++++ Dataset extract ++++

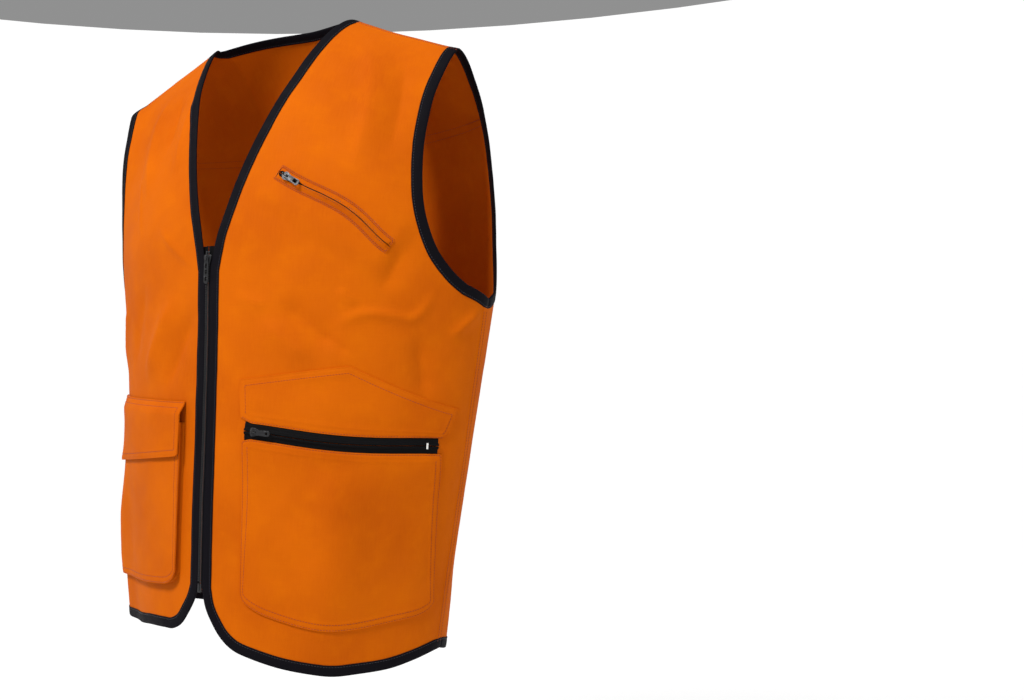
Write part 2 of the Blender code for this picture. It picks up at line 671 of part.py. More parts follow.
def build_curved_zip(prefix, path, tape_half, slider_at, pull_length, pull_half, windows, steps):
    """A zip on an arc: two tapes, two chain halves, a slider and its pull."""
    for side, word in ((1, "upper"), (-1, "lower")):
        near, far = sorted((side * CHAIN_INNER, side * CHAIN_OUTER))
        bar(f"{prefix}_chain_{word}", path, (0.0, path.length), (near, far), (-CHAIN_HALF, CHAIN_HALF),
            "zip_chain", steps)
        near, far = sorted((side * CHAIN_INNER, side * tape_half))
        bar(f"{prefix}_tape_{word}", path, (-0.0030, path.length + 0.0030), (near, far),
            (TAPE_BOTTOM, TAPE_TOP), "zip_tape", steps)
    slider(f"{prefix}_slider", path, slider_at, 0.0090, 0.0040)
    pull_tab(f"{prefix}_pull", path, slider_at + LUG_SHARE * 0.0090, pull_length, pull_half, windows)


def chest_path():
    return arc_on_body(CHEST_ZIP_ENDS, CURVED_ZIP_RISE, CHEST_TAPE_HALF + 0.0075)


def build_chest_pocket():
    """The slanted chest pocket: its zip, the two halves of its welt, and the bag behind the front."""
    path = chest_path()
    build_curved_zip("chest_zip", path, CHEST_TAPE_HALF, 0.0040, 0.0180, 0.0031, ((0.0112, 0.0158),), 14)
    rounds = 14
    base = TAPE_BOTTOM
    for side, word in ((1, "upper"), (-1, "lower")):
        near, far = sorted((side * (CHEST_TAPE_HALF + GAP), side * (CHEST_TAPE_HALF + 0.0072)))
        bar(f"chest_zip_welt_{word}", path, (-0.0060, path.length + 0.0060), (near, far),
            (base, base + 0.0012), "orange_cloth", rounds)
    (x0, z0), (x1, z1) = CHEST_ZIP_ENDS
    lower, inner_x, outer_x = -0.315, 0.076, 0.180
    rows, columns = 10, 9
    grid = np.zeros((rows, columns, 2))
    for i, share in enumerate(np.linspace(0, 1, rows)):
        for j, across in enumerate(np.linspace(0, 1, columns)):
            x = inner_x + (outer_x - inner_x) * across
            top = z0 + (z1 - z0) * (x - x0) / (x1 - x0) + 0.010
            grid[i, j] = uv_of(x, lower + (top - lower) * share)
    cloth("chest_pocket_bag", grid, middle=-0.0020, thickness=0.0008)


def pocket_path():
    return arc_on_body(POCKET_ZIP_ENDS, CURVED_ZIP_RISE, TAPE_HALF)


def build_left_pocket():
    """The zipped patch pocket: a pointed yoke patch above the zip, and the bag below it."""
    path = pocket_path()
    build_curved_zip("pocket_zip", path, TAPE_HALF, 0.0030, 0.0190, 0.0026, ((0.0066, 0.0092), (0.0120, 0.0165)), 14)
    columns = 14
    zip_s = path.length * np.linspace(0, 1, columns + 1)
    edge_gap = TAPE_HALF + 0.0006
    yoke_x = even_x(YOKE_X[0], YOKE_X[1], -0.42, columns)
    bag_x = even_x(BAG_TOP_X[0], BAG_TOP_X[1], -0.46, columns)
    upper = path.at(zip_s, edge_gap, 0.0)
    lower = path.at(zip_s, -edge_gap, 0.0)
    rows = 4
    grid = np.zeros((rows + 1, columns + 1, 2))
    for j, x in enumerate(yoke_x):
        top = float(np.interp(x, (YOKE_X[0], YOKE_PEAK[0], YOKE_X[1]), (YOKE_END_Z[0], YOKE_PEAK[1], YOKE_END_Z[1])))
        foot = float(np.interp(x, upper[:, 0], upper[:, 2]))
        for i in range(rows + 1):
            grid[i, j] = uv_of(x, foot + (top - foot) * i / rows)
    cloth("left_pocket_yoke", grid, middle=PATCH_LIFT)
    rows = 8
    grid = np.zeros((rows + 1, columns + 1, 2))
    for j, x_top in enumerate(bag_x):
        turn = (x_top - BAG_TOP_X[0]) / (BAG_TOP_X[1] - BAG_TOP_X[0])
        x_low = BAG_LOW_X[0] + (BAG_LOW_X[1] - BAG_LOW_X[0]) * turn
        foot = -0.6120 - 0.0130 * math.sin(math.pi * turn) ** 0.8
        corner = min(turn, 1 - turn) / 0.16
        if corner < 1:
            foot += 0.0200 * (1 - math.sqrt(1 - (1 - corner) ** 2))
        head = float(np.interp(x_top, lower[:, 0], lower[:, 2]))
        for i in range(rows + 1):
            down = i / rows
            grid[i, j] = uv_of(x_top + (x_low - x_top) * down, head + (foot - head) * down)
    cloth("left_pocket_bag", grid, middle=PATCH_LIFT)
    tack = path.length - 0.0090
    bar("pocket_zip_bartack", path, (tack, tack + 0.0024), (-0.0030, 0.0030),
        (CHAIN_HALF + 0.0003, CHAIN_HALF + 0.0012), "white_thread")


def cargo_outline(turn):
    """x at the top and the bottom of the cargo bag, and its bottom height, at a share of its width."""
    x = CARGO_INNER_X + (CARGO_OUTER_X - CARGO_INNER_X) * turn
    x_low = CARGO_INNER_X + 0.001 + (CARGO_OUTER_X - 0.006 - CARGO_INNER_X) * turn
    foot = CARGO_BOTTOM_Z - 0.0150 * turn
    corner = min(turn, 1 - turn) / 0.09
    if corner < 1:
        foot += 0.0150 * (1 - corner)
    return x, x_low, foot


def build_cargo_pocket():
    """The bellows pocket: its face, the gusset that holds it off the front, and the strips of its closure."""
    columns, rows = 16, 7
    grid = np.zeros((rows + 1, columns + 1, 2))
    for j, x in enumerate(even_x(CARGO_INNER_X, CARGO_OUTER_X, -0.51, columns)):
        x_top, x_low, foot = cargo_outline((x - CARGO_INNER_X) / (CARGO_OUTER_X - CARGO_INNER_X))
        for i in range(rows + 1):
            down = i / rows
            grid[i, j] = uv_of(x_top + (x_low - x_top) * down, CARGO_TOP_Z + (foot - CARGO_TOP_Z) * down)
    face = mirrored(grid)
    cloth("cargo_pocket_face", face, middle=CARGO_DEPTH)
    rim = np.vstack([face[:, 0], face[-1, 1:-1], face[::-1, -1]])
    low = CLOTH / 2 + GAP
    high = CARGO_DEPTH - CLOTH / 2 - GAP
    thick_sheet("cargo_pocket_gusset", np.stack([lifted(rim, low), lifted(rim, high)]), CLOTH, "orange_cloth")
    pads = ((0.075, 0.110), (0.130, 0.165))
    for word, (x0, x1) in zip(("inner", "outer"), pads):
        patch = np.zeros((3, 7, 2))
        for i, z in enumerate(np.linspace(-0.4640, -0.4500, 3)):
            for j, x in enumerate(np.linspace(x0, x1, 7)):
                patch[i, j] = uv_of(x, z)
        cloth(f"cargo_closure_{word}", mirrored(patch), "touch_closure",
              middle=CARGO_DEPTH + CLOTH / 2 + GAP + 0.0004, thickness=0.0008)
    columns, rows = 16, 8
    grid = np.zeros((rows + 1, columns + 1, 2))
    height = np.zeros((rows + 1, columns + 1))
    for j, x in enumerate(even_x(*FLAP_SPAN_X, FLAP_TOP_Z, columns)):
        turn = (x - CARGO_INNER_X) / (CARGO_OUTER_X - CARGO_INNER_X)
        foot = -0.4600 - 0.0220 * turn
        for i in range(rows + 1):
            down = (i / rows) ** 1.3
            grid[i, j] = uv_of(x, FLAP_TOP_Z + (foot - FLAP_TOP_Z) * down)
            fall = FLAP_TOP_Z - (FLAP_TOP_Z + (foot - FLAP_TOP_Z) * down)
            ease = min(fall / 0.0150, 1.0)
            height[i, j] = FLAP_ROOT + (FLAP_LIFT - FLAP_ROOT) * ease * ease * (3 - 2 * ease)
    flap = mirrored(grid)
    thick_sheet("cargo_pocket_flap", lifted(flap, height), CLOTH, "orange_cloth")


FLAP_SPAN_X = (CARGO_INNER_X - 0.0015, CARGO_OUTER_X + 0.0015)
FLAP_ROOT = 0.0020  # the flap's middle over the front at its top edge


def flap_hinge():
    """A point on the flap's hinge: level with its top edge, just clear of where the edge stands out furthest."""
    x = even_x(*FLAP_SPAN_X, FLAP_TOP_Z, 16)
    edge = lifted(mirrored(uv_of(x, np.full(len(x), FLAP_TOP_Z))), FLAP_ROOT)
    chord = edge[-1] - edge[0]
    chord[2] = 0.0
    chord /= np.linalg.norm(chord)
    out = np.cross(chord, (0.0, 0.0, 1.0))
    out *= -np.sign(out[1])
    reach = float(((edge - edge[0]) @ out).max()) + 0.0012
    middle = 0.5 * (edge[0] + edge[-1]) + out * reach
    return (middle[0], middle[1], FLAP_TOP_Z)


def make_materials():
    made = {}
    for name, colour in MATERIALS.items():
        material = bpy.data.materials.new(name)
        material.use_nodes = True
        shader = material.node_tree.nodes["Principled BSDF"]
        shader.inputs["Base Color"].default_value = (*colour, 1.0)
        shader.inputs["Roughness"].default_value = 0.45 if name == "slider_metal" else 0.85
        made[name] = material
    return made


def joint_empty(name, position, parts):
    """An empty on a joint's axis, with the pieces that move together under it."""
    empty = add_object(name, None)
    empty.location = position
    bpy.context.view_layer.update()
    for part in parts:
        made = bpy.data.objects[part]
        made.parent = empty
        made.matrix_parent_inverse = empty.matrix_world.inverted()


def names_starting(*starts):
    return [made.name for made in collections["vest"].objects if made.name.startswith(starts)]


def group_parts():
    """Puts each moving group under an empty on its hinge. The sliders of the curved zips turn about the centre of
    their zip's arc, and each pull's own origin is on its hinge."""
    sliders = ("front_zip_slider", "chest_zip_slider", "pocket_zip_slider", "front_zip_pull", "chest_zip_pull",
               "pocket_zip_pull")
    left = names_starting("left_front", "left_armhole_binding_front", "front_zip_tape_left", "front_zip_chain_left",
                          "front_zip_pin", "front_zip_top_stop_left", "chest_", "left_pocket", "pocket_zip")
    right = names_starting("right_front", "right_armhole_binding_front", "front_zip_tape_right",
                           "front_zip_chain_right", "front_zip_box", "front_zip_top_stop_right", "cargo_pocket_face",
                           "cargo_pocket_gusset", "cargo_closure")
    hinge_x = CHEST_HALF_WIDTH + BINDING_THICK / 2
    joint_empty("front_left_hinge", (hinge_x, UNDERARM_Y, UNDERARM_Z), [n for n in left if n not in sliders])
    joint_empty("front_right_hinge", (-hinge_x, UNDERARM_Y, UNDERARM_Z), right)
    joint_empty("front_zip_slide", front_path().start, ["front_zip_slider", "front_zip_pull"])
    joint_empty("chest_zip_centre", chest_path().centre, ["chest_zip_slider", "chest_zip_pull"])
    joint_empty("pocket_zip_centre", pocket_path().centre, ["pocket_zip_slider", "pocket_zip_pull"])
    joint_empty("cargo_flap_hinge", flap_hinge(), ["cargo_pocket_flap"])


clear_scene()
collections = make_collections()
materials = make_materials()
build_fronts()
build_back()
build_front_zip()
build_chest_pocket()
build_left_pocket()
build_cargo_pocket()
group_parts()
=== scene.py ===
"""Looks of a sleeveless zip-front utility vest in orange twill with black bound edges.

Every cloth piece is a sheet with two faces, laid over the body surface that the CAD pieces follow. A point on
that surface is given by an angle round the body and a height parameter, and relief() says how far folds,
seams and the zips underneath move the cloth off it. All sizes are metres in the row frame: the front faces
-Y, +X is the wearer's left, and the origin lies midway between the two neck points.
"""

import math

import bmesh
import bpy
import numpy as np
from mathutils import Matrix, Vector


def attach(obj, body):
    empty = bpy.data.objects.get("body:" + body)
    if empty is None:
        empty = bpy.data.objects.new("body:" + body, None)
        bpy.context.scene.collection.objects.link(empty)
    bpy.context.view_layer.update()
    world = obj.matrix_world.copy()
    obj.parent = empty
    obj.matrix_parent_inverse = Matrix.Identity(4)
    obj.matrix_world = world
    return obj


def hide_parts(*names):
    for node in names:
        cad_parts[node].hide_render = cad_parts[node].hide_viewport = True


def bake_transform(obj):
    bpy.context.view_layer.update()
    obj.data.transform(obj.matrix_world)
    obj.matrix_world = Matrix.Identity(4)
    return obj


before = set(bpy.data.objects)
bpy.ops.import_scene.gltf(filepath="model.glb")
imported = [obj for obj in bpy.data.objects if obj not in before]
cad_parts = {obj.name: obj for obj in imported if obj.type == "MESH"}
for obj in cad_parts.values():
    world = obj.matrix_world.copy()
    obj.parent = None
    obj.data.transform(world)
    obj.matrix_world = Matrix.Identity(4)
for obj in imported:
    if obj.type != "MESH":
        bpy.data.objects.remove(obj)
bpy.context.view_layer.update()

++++

**Problem details**. Give again, word for word, every line from the one holding "clear_scene()" to the end of the data.

**Result**.
clear_scene()
collections = make_collections()
materials = make_materials()
build_fronts()
build_back()
build_front_zip()
build_chest_pocket()
build_left_pocket()
build_cargo_pocket()
group_parts()
=== scene.py ===
"""Looks of a sleeveless zip-front utility vest in orange twill with black bound edges.

Every cloth piece is a sheet with two faces, laid over the body surface that the CAD pieces follow. A point on
that surface is given by an angle round the body and a height parameter, and relief() says how far folds,
seams and the zips underneath move the cloth off it. All sizes are metres in the row frame: the front faces
-Y, +X is the wearer's left, and the origin lies midway between the two neck points.
"""

import math

import bmesh
import bpy
import numpy as np
from mathutils import Matrix, Vector


def attach(obj, body):
    empty = bpy.data.objects.get("body:" + body)
    if empty is None:
        empty = bpy.data.objects.new("body:" + body, None)
        bpy.context.scene.collection.objects.link(empty)
    bpy.context.view_layer.update()
    world = obj.matrix_world.copy()
    obj.parent = empty
    obj.matrix_parent_inverse = Matrix.Identity(4)
    obj.matrix_world = world
    return obj


def hide_parts(*names):
    for node in names:
        cad_parts[node].hide_render = cad_parts[node].hide_viewport = True


def bake_transform(obj):
    bpy.context.view_layer.update()
    obj.data.transform(obj.matrix_world)
    obj.matrix_world = Matrix.Identity(4)
    return obj


before = set(bpy.data.objects)
bpy.ops.import_scene.gltf(filepath="model.glb")
imported = [obj for obj in bpy.data.objects if obj not in before]
cad_parts = {obj.name: obj for obj in imported if obj.type == "MESH"}
for obj in cad_parts.values():
    world = obj.matrix_world.copy()
    obj.parent = None
    obj.data.transform(world)
    obj.matrix_world = Matrix.Identity(4)
for obj in imported:
    if obj.type != "MESH":
        bpy.data.objects.remove(obj)
bpy.context.view_layer.update()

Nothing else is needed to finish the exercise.